My favourite piece from this period (not played, alas) is the less-than-four-minute Quintettino (1964) with its very silly jokey ending. Other programmes included the 2010 world première of Arvo’s Adam’s Lament, dedicated to Istanbul, at the International Istanbul Music Festival with some great footage of the man himself, the Borusan Istanbul Philharmonic Orchestra conducted by Tõnu Kaljuste, the Estonian Philharmonic Chamber Choir and Vox Clamantis at work (video clip at http://etv.err.ee/index.php?05.... But the best of all came on the actual birthday when a statue of a boy on a bike was unveiled in Rakvere. It is there because, when young, the composer rode around the town square listening to classical music on the public address system … a ballet for bikes called “looking straight ahead we often miss something” was composed for the occasion – see some stills at http://klassikaraadio.err.ee/g.... After this there was a free concert in Rakvere Sports Hall: Neeme Järvi conducted the 3rd symphony and Aarne Saluveer (a famous choir conductor in Eesti) the lovely cantata for children Meie aed, Our garden with the Symphony Orchestra of Estonia, the children’s choirs of Rakvere and Paide (where Arvo was born), the ETV girls choir and the Ellerhein girls choir ... A joy.
The new trike
Speaking of bikes... I have acquired a trike. It’s a big version of the three-wheeler I had when I was a child in Bristol. The acquisition is part of a health drive - I have had a series of long, low level ailments plus some nasty rheumatism this year and have 1) put myself on a diet and 2) am getting more exercise. I tried several times to get going on a bike but just kept riding round my friend’s field and running into the apple tree. After this had happened for the fourth time I decided that my balance (probably due to defective ears) was too poor for the job and abandoned the idea. Then I saw someone in town with an adult trike and decided to buy one- I eventually managed to get a smart red oriental number second hand from Antsla, about 50 km south of Tartu, and a very pregnant lady delivered it to my door. I am enjoying getting out and about on it enormously and its very useful too – it has an enormous basket big enough for my trips to the recycling centre, the supermarket and the post office, not to mention the fact that it is much more stable than a bike on some of the dreadful Soviet-era back roads I use. I have also bought some Nordic Walking sticks – a very cheap way of getting the circulation going! One of my trips was to Karkna, just outside of Tartu and the site of an early crusader fortified monastery. The site is really interesting. It was on the front line of frontier country between the Holy Roman Empire of the German Nation and the Russian principalities during all its 1234-1558 existence. There’s very little left now - the stone was recycled into other structures – and I had rather a struggle with weeds literally up to my eyeballs.

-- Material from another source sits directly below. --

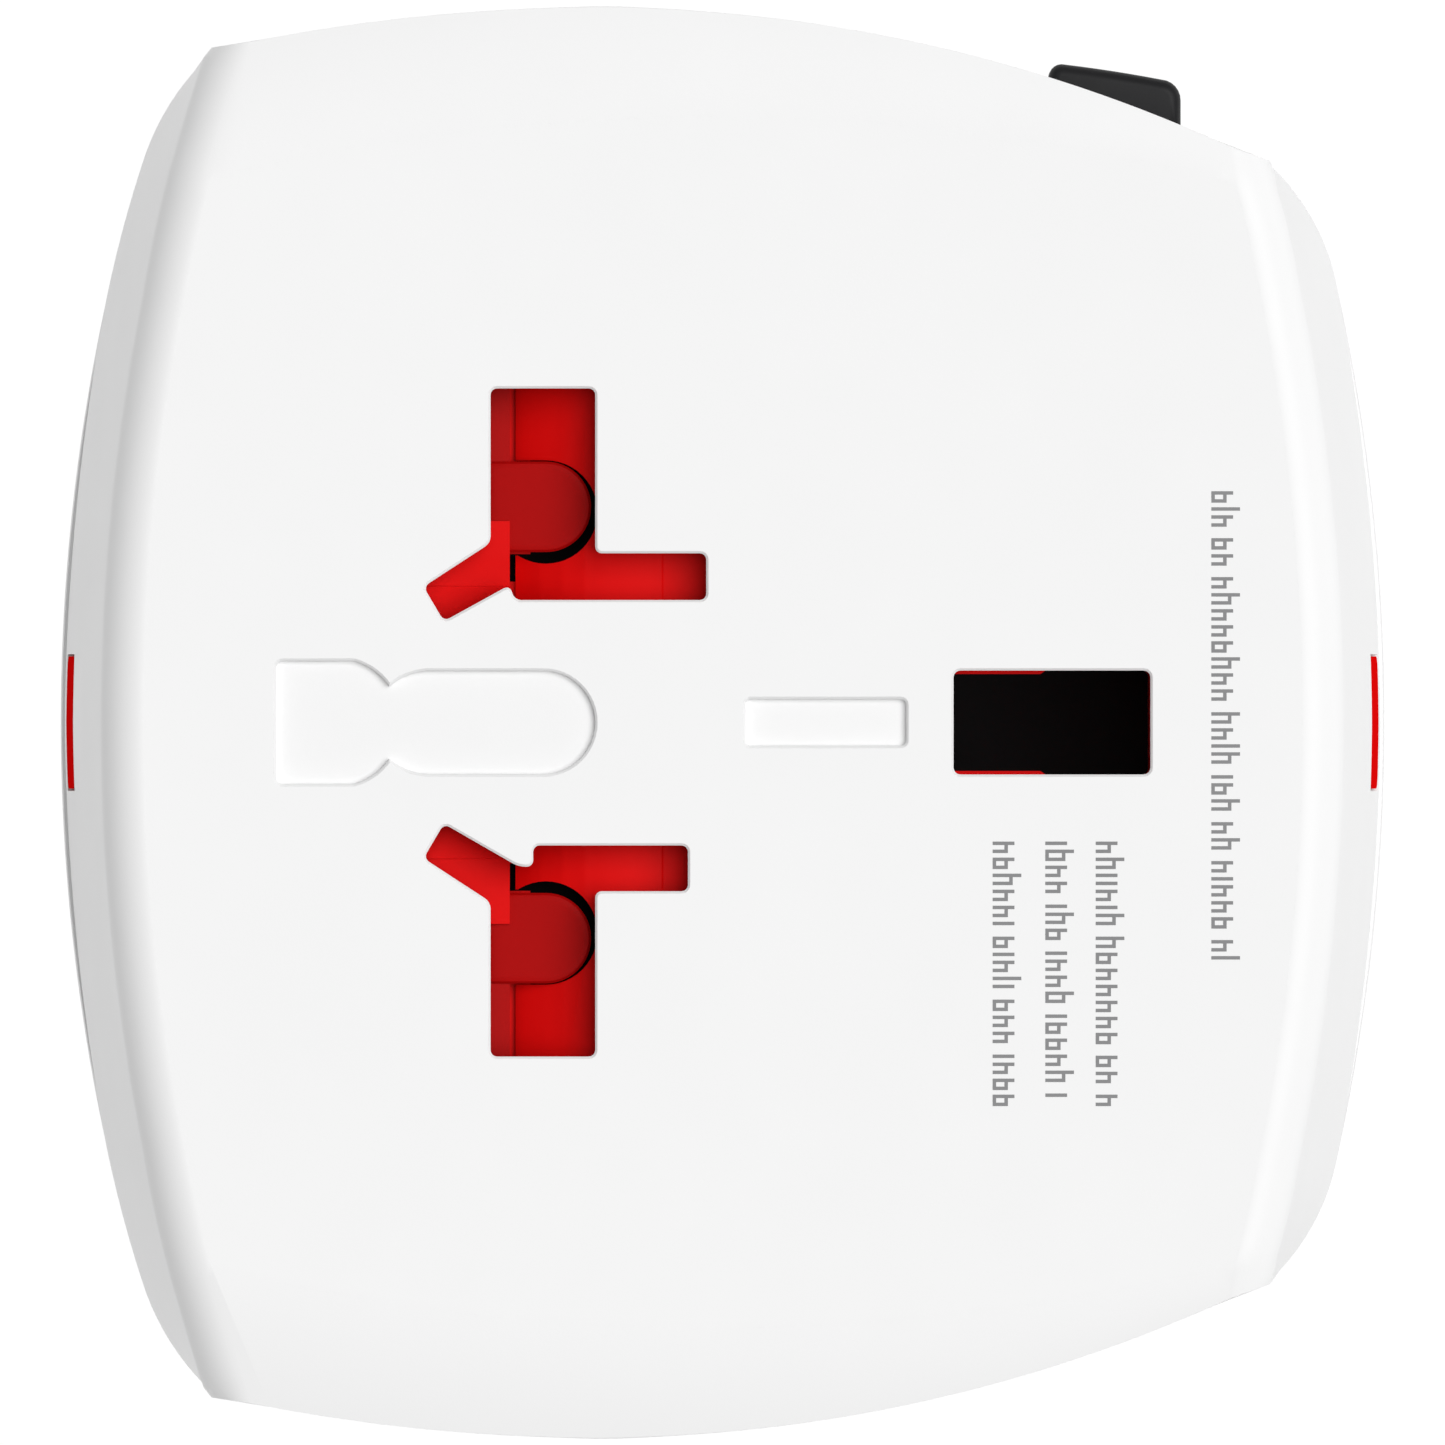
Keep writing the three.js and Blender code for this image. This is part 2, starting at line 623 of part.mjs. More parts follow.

The grave of Hermann of Buxhoeveden, first Bishop of Tartu and local leader of the Teutonic Order, is here somewhere as are the remains of what is one of Estonia’s earliest fish farms – the pool created by the Cistercians to service the requirements of their diet. Hermann led the German crusaders against Novgorod and got his come-uppance in the Battle on the Ice of nearby Lake Peipsi in 1242. He is the rotter of Eisenstein’s Alexander Nevski, the big burly guy who drops live Russian babies on to a bonfire to the accompaniment of a (portable) organ played by a nasty gnarled monk. The crusaders' defeat in the battle ended campaigns against Orthodox Novgorod and other Russian territories for the next century.
My health programme includes healthy eating and trips to the local farmer’s market for seasonal goodies. I bought some wild mushrooms and plums from three ladies that must have about three centuries between ‘em. They had obviously teamed up to harvest food from the forest to sell – a very sensible initiative in a country where pensions are very measly. And there’s a lot to be said for a daft customer acquiring wild food from experts! I wouldn’t know a poisonous mush or a helpful herb if I saw one but these old girls know where the best, biggest and tastiest grub is lurking. They didn’t have much produce (I think I took at least a third of their mushrooms) but it was beautifully cleaned up and packed in plastic bags. They didn’t have a weighing machine but an obliging neighbour helped out.
I went away from their stall very pleased and later turned the lovely, yellow kukeseened /chanterelles (in a display of Finno-Ugric loyalty) into delicious Hungarian mushroom soup. All prices are now supposed to be quoted in Euros as well as kroons pending Estonia’s swap to the Euro in January. Well, you can forget that in the farmer’s market. There wasn’t one stall that obeyed regulations about any new fangled dosh. And, can you blame ‘em? My old girls must have seen at least seven changes in the currency since 1918. What’s another one to them?
Finally, one more change for me! The wood-fuel central heating system that nearly blew puss and I sky-high has been recycled to my neighbour’s brother’s house on Saaremaa in return for (an unexpected) half a shed full of wood. I have acquired a bourgeouska - a small wood-burning stove similar to a potbelly stove but mine is square. Its name is derived from the fact that poor Russians regarded it as only affordable by the middle classes. So. It is official. Regardless of my working class roots, I am now the proud owner of a bourgeouska. It’s a very efficient little thing and warms up my kitchen, sitting room and landing while my old 1930’s big brick stove (so beloved of puss) keeps the bedroom and work area toasty. So. Come winter, bring it on! I’m ready!